- **GOAL**
Below is a listing; copy all of it exactly.

>>>>

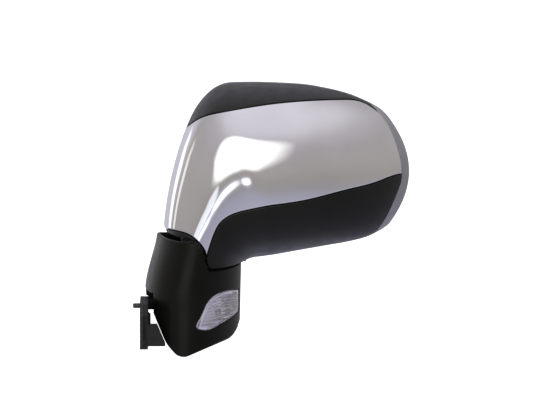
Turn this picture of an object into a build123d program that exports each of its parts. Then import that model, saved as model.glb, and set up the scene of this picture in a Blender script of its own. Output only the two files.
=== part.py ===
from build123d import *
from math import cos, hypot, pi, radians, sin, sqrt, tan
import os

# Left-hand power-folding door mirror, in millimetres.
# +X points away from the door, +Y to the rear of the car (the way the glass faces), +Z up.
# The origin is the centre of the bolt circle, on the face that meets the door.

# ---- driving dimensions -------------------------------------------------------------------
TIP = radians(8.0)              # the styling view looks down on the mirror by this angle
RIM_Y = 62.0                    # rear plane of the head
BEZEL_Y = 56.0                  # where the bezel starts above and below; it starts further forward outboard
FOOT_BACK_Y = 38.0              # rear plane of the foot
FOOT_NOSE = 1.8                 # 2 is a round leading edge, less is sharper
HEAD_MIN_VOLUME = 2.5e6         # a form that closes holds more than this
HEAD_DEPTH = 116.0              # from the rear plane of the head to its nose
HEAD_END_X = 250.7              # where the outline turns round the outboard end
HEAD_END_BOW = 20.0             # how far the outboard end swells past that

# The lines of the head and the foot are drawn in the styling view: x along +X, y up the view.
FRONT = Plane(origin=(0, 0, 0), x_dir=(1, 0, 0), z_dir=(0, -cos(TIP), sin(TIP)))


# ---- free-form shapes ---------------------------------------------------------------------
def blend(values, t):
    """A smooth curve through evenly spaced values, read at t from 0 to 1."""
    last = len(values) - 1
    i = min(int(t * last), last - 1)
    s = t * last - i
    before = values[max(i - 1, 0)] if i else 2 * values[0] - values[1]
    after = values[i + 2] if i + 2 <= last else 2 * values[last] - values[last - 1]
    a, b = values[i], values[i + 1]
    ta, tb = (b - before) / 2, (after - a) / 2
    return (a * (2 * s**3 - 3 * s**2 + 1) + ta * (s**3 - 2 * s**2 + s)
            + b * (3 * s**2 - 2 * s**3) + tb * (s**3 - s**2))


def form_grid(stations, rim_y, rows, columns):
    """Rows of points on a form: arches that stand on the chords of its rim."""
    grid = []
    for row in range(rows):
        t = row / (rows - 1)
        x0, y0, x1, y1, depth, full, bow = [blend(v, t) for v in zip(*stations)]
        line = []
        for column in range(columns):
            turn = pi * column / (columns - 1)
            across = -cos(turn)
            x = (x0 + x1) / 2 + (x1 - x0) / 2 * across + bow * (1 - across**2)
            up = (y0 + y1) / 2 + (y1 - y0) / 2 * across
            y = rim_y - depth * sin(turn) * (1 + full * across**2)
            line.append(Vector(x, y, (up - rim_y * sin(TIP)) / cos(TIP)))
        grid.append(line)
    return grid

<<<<

- **CORRECT RESULT**
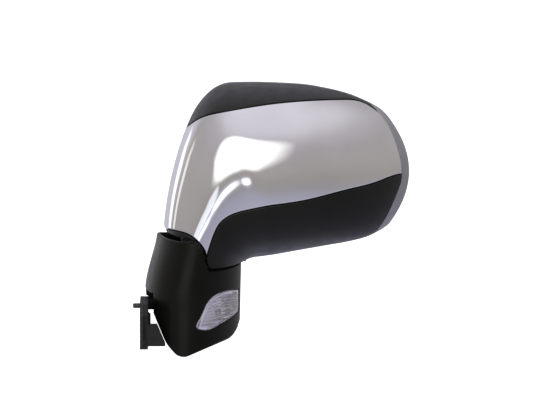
Turn this picture of an object into a build123d program that exports each of its parts. Then import that model, saved as model.glb, and set up the scene of this picture in a Blender script of its own. Output only the two files.
=== part.py ===
from build123d import *
from math import cos, hypot, pi, radians, sin, sqrt, tan
import os

# Left-hand power-folding door mirror, in millimetres.
# +X points away from the door, +Y to the rear of the car (the way the glass faces), +Z up.
# The origin is the centre of the bolt circle, on the face that meets the door.

# ---- driving dimensions -------------------------------------------------------------------
TIP = radians(8.0)              # the styling view looks down on the mirror by this angle
RIM_Y = 62.0                    # rear plane of the head
BEZEL_Y = 56.0                  # where the bezel starts above and below; it starts further forward outboard
FOOT_BACK_Y = 38.0              # rear plane of the foot
FOOT_NOSE = 1.8                 # 2 is a round leading edge, less is sharper
HEAD_MIN_VOLUME = 2.5e6         # a form that closes holds more than this
HEAD_DEPTH = 116.0              # from the rear plane of the head to its nose
HEAD_END_X = 250.7              # where the outline turns round the outboard end
HEAD_END_BOW = 20.0             # how far the outboard end swells past that

# The lines of the head and the foot are drawn in the styling view: x along +X, y up the view.
FRONT = Plane(origin=(0, 0, 0), x_dir=(1, 0, 0), z_dir=(0, -cos(TIP), sin(TIP)))


# ---- free-form shapes ---------------------------------------------------------------------
def blend(values, t):
    """A smooth curve through evenly spaced values, read at t from 0 to 1."""
    last = len(values) - 1
    i = min(int(t * last), last - 1)
    s = t * last - i
    before = values[max(i - 1, 0)] if i else 2 * values[0] - values[1]
    after = values[i + 2] if i + 2 <= last else 2 * values[last] - values[last - 1]
    a, b = values[i], values[i + 1]
    ta, tb = (b - before) / 2, (after - a) / 2
    return (a * (2 * s**3 - 3 * s**2 + 1) + ta * (s**3 - 2 * s**2 + s)
            + b * (3 * s**2 - 2 * s**3) + tb * (s**3 - s**2))


def form_grid(stations, rim_y, rows, columns):
    """Rows of points on a form: arches that stand on the chords of its rim."""
    grid = []
    for row in range(rows):
        t = row / (rows - 1)
        x0, y0, x1, y1, depth, full, bow = [blend(v, t) for v in zip(*stations)]
        line = []
        for column in range(columns):
            turn = pi * column / (columns - 1)
            across = -cos(turn)
            x = (x0 + x1) / 2 + (x1 - x0) / 2 * across + bow * (1 - across**2)
            up = (y0 + y1) / 2 + (y1 - y0) / 2 * across
            y = rim_y - depth * sin(turn) * (1 + full * across**2)
            line.append(Vector(x, y, (up - rim_y * sin(TIP)) / cos(TIP)))
        grid.append(line)
    return grid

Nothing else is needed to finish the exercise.